— START —

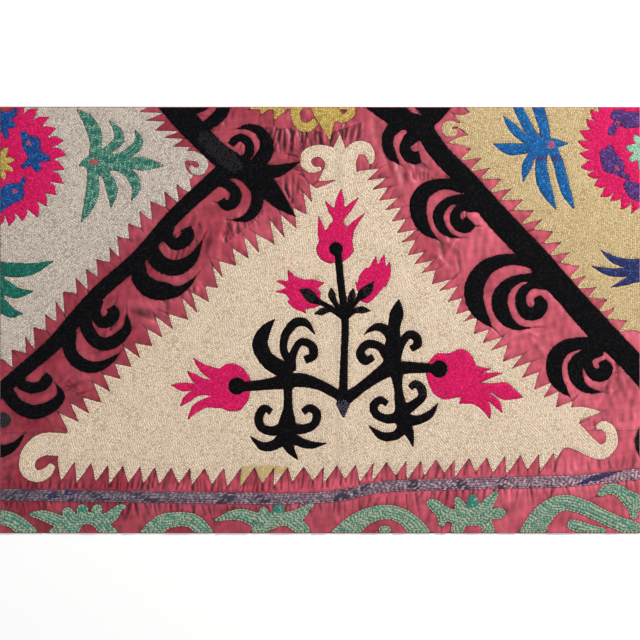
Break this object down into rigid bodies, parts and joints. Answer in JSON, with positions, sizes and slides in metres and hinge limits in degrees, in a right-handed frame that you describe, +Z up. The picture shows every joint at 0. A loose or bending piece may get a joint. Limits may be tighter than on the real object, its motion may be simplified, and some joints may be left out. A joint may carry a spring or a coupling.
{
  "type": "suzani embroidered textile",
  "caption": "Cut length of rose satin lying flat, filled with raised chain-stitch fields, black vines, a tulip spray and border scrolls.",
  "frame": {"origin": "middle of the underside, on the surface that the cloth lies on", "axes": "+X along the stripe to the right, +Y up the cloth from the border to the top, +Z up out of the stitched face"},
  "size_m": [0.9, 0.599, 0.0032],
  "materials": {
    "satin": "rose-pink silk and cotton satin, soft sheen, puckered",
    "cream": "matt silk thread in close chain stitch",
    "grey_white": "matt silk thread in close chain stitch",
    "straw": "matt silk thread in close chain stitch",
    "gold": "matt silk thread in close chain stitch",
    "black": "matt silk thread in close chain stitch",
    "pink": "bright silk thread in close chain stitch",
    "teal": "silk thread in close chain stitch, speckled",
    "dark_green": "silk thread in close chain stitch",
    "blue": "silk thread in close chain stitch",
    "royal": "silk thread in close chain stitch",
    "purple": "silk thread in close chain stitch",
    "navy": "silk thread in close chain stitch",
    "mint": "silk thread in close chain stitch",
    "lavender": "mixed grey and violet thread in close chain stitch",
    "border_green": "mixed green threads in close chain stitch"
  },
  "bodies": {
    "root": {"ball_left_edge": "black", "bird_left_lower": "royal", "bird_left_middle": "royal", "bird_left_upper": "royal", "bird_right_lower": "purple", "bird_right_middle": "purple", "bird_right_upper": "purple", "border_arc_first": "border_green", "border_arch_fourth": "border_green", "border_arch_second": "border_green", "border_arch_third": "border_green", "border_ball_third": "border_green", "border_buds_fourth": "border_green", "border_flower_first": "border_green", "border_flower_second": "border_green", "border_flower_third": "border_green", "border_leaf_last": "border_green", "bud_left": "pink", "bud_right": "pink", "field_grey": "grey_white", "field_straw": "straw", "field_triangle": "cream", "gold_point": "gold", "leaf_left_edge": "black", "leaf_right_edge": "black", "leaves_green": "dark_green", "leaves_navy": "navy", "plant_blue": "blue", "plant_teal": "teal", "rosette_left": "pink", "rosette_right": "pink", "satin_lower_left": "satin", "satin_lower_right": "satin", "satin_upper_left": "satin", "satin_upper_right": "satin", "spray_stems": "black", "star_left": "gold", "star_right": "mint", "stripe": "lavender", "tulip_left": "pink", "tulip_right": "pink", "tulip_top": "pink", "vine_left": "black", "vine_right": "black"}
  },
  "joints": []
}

— END —

EXERCISE DETAILS:
Without changing a word, restate the whole listing.

EXERCISE RESULT:
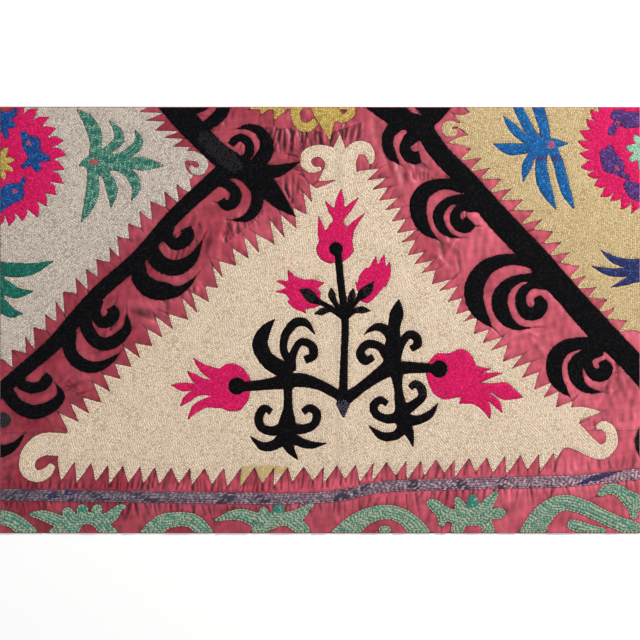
Break this object down into rigid bodies, parts and joints. Answer in JSON, with positions, sizes and slides in metres and hinge limits in degrees, in a right-handed frame that you describe, +Z up. The picture shows every joint at 0. A loose or bending piece may get a joint. Limits may be tighter than on the real object, its motion may be simplified, and some joints may be left out. A joint may carry a spring or a coupling.
{
  "type": "suzani embroidered textile",
  "caption": "Cut length of rose satin lying flat, filled with raised chain-stitch fields, black vines, a tulip spray and border scrolls.",
  "frame": {"origin": "middle of the underside, on the surface that the cloth lies on", "axes": "+X along the stripe to the right, +Y up the cloth from the border to the top, +Z up out of the stitched face"},
  "size_m": [0.9, 0.599, 0.0032],
  "materials": {
    "satin": "rose-pink silk and cotton satin, soft sheen, puckered",
    "cream": "matt silk thread in close chain stitch",
    "grey_white": "matt silk thread in close chain stitch",
    "straw": "matt silk thread in close chain stitch",
    "gold": "matt silk thread in close chain stitch",
    "black": "matt silk thread in close chain stitch",
    "pink": "bright silk thread in close chain stitch",
    "teal": "silk thread in close chain stitch, speckled",
    "dark_green": "silk thread in close chain stitch",
    "blue": "silk thread in close chain stitch",
    "royal": "silk thread in close chain stitch",
    "purple": "silk thread in close chain stitch",
    "navy": "silk thread in close chain stitch",
    "mint": "silk thread in close chain stitch",
    "lavender": "mixed grey and violet thread in close chain stitch",
    "border_green": "mixed green threads in close chain stitch"
  },
  "bodies": {
    "root": {"ball_left_edge": "black", "bird_left_lower": "royal", "bird_left_middle": "royal", "bird_left_upper": "royal", "bird_right_lower": "purple", "bird_right_middle": "purple", "bird_right_upper": "purple", "border_arc_first": "border_green", "border_arch_fourth": "border_green", "border_arch_second": "border_green", "border_arch_third": "border_green", "border_ball_third": "border_green", "border_buds_fourth": "border_green", "border_flower_first": "border_green", "border_flower_second": "border_green", "border_flower_third": "border_green", "border_leaf_last": "border_green", "bud_left": "pink", "bud_right": "pink", "field_grey": "grey_white", "field_straw": "straw", "field_triangle": "cream", "gold_point": "gold", "leaf_left_edge": "black", "leaf_right_edge": "black", "leaves_green": "dark_green", "leaves_navy": "navy", "plant_blue": "blue", "plant_teal": "teal", "rosette_left": "pink", "rosette_right": "pink", "satin_lower_left": "satin", "satin_lower_right": "satin", "satin_upper_left": "satin", "satin_upper_right": "satin", "spray_stems": "black", "star_left": "gold", "star_right": "mint", "stripe": "lavender", "tulip_left": "pink", "tulip_right": "pink", "tulip_top": "pink", "vine_left": "black", "vine_right": "black"}
  },
  "joints": []
}